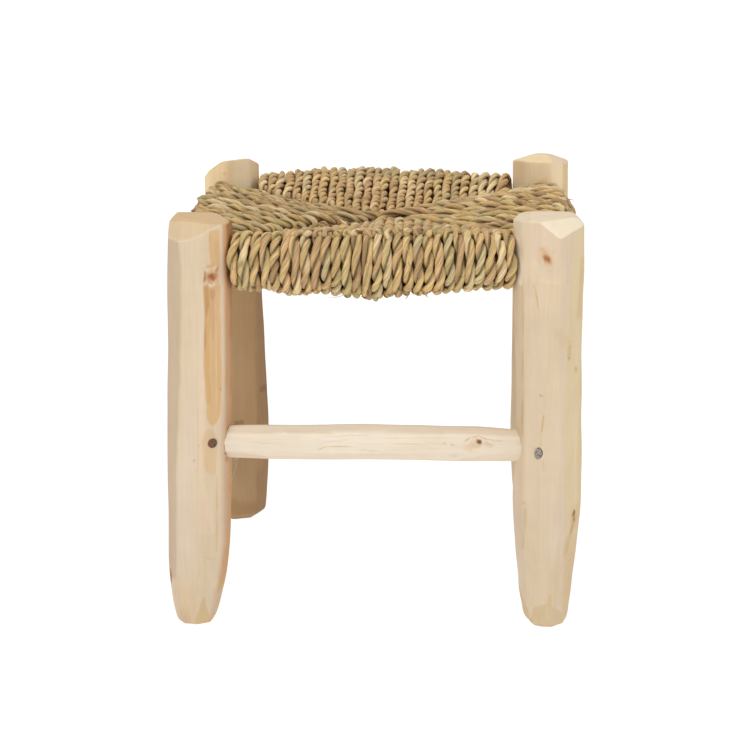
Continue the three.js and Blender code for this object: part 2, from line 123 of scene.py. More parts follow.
def paintPoints(piece, name, values):
    # stores a colour (a name that ends in Tint) or a vector for each point of the mesh
    if name.endswith("Tint"):
        values = np.hstack([values, np.ones((len(values), 1))])
        layer = piece.data.attributes.new(name, "FLOAT_COLOR", "POINT")
        layer.data.foreach_set("color", values.astype(np.float32).ravel())
    else:
        layer = piece.data.attributes.new(name, "FLOAT_VECTOR", "POINT")
        layer.data.foreach_set("vector", values.astype(np.float32).ravel())


def finishPiece(piece, material, nodeName):
    piece.data.materials.append(material)
    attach(piece, "root")
    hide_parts(nodeName)


def newMaterial(name):
    material = bpy.data.materials.new(name)
    material.use_nodes = True
    tree = material.node_tree
    return material, tree, tree.nodes["Principled BSDF"]


def node(tree, kind, **values):
    # adds a shader node; a value that is a socket is linked and a plain one is set. input0, input1
    # ... are sockets by number, and other lower-case names are settings of the node itself.
    made = tree.nodes.new(kind)
    for key, value in values.items():
        numbered = key.startswith("input")
        if key[0].islower() and not numbered:
            setattr(made, key, value)
            continue
        name = int(key.removeprefix("input")) if numbered else key.replace("_", " ")
        socket = made.inputs[name]
        if isinstance(value, bpy.types.NodeSocket):
            tree.links.new(value, socket)
        else:
            socket.default_value = value
    return made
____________
* [TO BE DONE]: Extract all of the data shown above and repeat it verbatim.

* [SOLUTION FOR THIS TASK]:
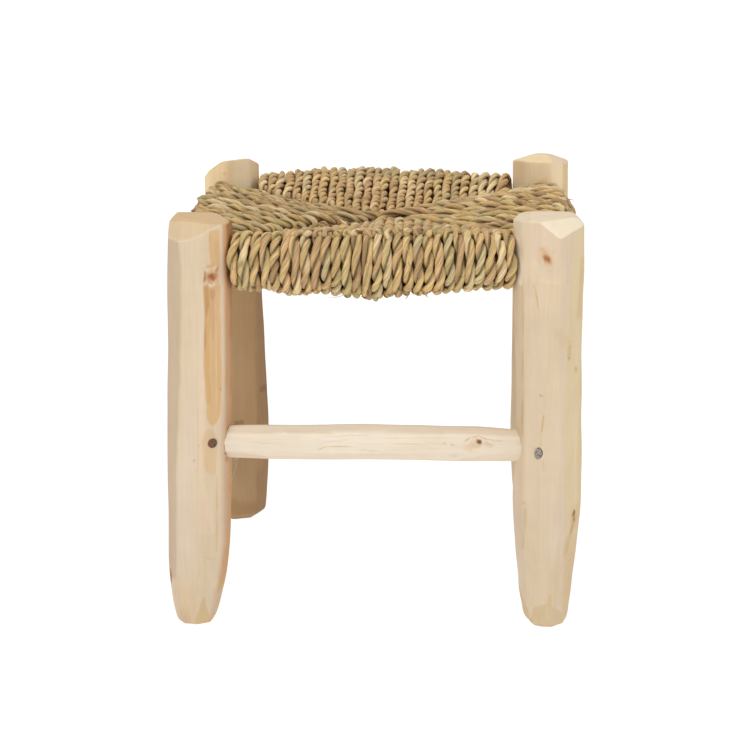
Continue the three.js and Blender code for this object: part 2, from line 123 of scene.py. More parts follow.
def paintPoints(piece, name, values):
    # stores a colour (a name that ends in Tint) or a vector for each point of the mesh
    if name.endswith("Tint"):
        values = np.hstack([values, np.ones((len(values), 1))])
        layer = piece.data.attributes.new(name, "FLOAT_COLOR", "POINT")
        layer.data.foreach_set("color", values.astype(np.float32).ravel())
    else:
        layer = piece.data.attributes.new(name, "FLOAT_VECTOR", "POINT")
        layer.data.foreach_set("vector", values.astype(np.float32).ravel())


def finishPiece(piece, material, nodeName):
    piece.data.materials.append(material)
    attach(piece, "root")
    hide_parts(nodeName)


def newMaterial(name):
    material = bpy.data.materials.new(name)
    material.use_nodes = True
    tree = material.node_tree
    return material, tree, tree.nodes["Principled BSDF"]


def node(tree, kind, **values):
    # adds a shader node; a value that is a socket is linked and a plain one is set. input0, input1
    # ... are sockets by number, and other lower-case names are settings of the node itself.
    made = tree.nodes.new(kind)
    for key, value in values.items():
        numbered = key.startswith("input")
        if key[0].islower() and not numbered:
            setattr(made, key, value)
            continue
        name = int(key.removeprefix("input")) if numbered else key.replace("_", " ")
        socket = made.inputs[name]
        if isinstance(value, bpy.types.NodeSocket):
            tree.links.new(value, socket)
        else:
            socket.default_value = value
    return made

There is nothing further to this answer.